My aunt had an Airforce dryer that I used once but it was too loud for me and the dog.


----------



## golden_eclipse (Apr 1, 2011)

If you are going high end like a Kool dry, why not go for the K9III...the volumetric flow of the kooldry at it's highest speed is only 125 CFM (cubic feet per minute) where as the k9III is around 245 CFM, so essentially twice as much air flow, out of a relatively similar hose, means you are getting twice the air speed. 

Their prices are pretty close, 

kool dry: $375

K9III; $400

When I want to spend a huge chunk of money the K9III is what I will be getting.


----------



## Ash (Sep 11, 2007)

I used to be a Double K girl all the way... until I met these ones 
https://www.securewebexchange.com/p...d=969&osCsid=9e6392d427b3b617bc7923c3d76b3ea2


----------



## hvgoldens4 (Nov 25, 2009)

toliva said:


> I really need a forced air dryer for my pup. It seems like every other day he is wet, with as much as he loves water. Air-drying takes 8 hours when it's humid, and leads to rashes on his skin, but my other option is my hair dryer which is of course too hot for a dog.
> 
> I'm comparing the Bear-Power Dryer and the Metro AF commander. Anyone have either of these? or do you have another dryer you really like?


The Bear Power Dryer is more along the lines of the 1 speed Challengeairs. I wouldn't recommend a Metro. While they last forever, they also take forever to get the dog dry.

The Kool Dry and K9 dryers are more for people who are going to be using them almost daily with show dogs as they are quite pricey, too.

I personally don't really care for the Challengeair.

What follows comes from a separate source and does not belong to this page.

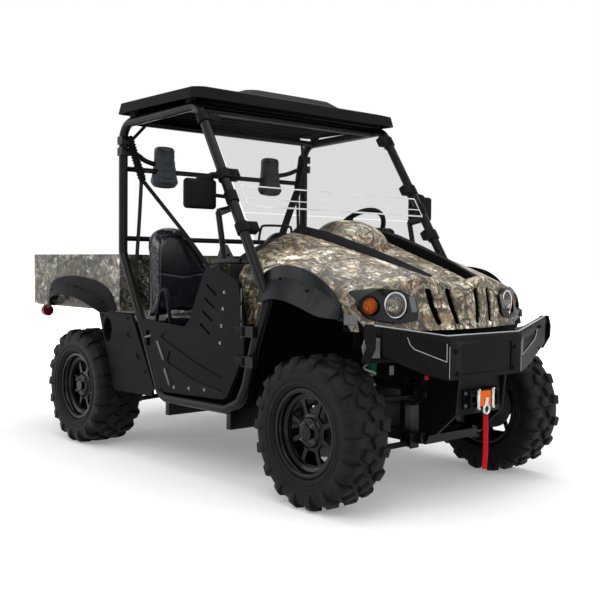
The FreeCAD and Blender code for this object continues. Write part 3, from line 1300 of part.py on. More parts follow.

I have had 2 of them-one with one motor(1 speed) and 1 with 2. I think they get too hot.


----------



## toliva (Nov 24, 2011)

Thanks all so much for your advice. I'm still trying to decide but all this has been really helpful. While we won't be using it daily, it is at least weekly if not more often. And if he stays wet, his skin blows up and it's work to calm it back down (medicated shampoos, abx....). I don't see this tapering off in the winter b/c we have an indoor dog pool just 15 minutes away, and we love it there. 

So anyway I am willing to make an investment. $400 is a lot for a non-show person w/ a single dog. I'm leaning toward that way though, with the way his skin is so sensitive to wetness, and that I have 3 long-hair daughters, so a long dry time is not an option! Thanks again.


----------



## hvgoldens4 (Nov 25, 2009)

toliva said:


> Thanks all so much for your advice. I'm still trying to decide but all this has been really helpful. While we won't be using it daily, it is at least weekly if not more often. And if he stays wet, his skin blows up and it's work to calm it back down (medicated shampoos, abx....). I don't see this tapering off in the winter b/c we have an indoor dog pool just 15 minutes away, and we love it there.
> 
> So anyway I am willing to make an investment. $400 is a lot for a non-show person w/ a single dog. I'm leaning toward that way though, with the way his skin is so sensitive to wetness, and that I have 3 long-hair daughters, so a long dry time is not an option! Thanks again.


Which $400 dryer are you talking about? If you are talking about one of the K9's(either the K9II or K9III), a few words of caution. I love my K9 dryers(I have a II, a III and a mini I take to shows) and I would never be without them but I also have a lot more dogs to dry and they have thicker coats than the average dog. Both of the big k9's require a LOT of power. I have a dedicated outlet outside and one in the garage for my dryers. If I didn't, I would trip the circuits. I still sometimes trip a circuit and have to go flip the breaker back on if there are a lot of other things running in the house. Our house has been newly rewired so it isn't an issue there, it is that they require a lot of power for both those motors to be running at the same time. They are also rather noisy and when they say forced dryer, they mean forced dryer. It would litterally blow a young puppy off the grooming table with both motors on and quite frankly scare the bejesus out of them. If your dog is not used to being blow dried with a forced air dryer, it will take some time for him to get used to it and you will have to run it on one motor for at least a few times so he can get used to the force and the noise with both motors running. I can't take either of the big K9 dryers to shows with me as it would blow the circuits so I take my mini with me to shows. It still puts out a lot of power but not quite as noisy and doesn't require as much power, either.


----------